Josh Allen and K’Lavon Chaisson have the tools to develop into a dynamic edge-rushing duo, but 2021 may still be a year too early for that to take hold. Allen has already proven to be an effective pass rusher across the first two years of his career, earning pass-rushing grades between 70.0 and 75.0 in both 2019 and 2020. Chaisson came on stronger down the stretch last season but recorded just a 9.2% pressure rate overall. With work still left to do for those two and little to get excited about on the interior, this should be one of the lower-graded units in the league again next season.
31. Atlanta Falcons
This ranking doesn’t feel fair to Grady Jarrett. He’s been the sixth-most valuable interior defensive lineman in the NFL over the past four years, per PFF WAR. There just isn’t much around him on Atlanta's defensive line. Dante Fowler Jr.’s first year with the team was nowhere near what the Falcons were expecting when they signed him to a multi-year deal last offseason. He recorded a run-defense grade below 40.0 and a pressure rate well below 10% for the season.

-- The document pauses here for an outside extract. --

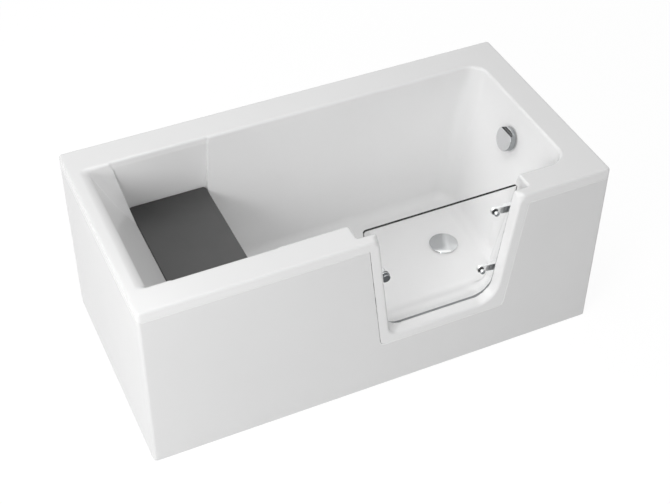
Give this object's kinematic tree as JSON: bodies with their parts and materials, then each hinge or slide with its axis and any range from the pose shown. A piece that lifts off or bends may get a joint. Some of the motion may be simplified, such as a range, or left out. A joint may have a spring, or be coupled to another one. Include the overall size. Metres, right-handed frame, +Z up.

The Falcons will be eager to see better seasons from both Fowler and a healthy Marlon Davidson in his second season after he earned a 58.1 grade on just over 100 snaps as a rookie.
32. Houston Texans
Houston’s defensive line ranked dead last in overall PFF grade as a unit (47.0) in 2020. And that was despite J.J. Watt earning an 85.4 overall grade on over 1,000 defensive snaps. Things aren’t getting any better with Watt no longer in town. The Texans will need younger players, such as Charles Omenihu (52.1 overall grade in 2020) and Ross Blacklock (30.2), to take big steps forward if their defensive line is to be anything other than the NFL's worst such unit again next season.